You can see why in the photos – the grapes are in perfect condition and the pips really hitting full ripeness – the brown shrivelled pips are the ripe grapes, the green 'normal' ones are from the unripe 2nd generation grapillon that won't be picked.
It's by looking closely at the bunches to see when the stems start to go red, it's by chewing the grapes, pips and skins that you see when the grapes are ripe – it's not just with a refractometer.
Just be warned – almost everyone made some pretty smart, ripe reds this year. The best growers – the ones we follow every year – went one better, gaining real concentration and complexity. You'll be able to buy inexpensive, tasty Cabernet Francs almost anywhere in 2014, but if you want a producer whose wines you'll enjoy every year, look for the stars. Vallée, Blot, Couly, Baudry, Joguet, Noblaie, Vatan ... these are the guys who've wowed us in the past and whose 2014s are the ones that sing.
Over in the Anjou, a jaw-dropping experience, a first for the record book. 15 November, tasting great Anjou-Villages that had finished its malolactic conversion. Jean-Hubert Lebreton is a superstar. Superb soft Cabernet Franc, super-ripe Cabernet Sauvignon ... and a round, opulent Malbec from the plot's first ever harvest. Magnificent. Great Anjou reds do exist!
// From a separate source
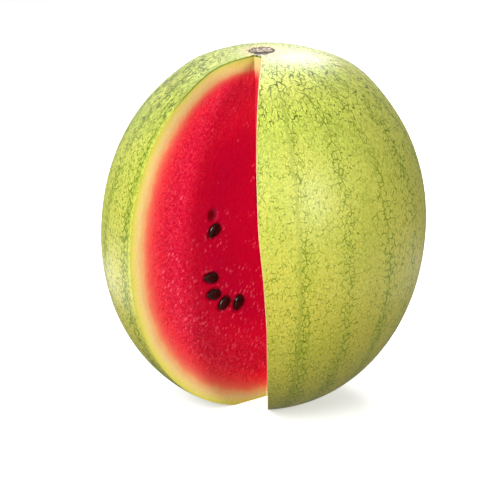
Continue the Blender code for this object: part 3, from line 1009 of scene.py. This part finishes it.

He made some smart Chenin Blanc too, but so did everybody.
In Vouvray and Montlouis, timing was less great as rain in early October meant there aren't many stickies to be found – which is fine as the region needed to rebuild stocks after hail-hit 2013, with a special need for base wines for the sparkling that makes up the majority of the region's wines these days. But conditions were perfect for the better dry whites – Jacky Blot being ecstatic about quality – though a bit less re quantity as he barely made 25 hectolitres per hectare against an appellation average of around 50.
In the Anjou, the dry whites are great. Classic, ripe, super degrees, lovely concentration and plenty of freshness to make the wines hum. But after an unprecedented dearth of moelleux in 2012 and 2013, we wanted some stickies – and were a bit scared mid-October to see grim-faced pickers zapping 30% of the crop because of fears of pourriture acide. Then the sun came out at the end of October, the grapes dried, concentrated (again) and continued to concentrate.
So the locals can have their moelleux, the Chenins picked at 16° potential alcohol with 40 to 50 g/l of residual sugar. We're happy to 'bags' the liquoreux, the wines that Guegniard, Fesles, Branchereau, Papin and Lebreton brought in at over 20° potential alcohol. We're not talking 2009 or 2011 hyper-stickies, but when you've got cuvées coming in at 22°, you start seeing an awful lot of smileys on my tasting sheets.
So we'll call it the Five Smiley Vintage.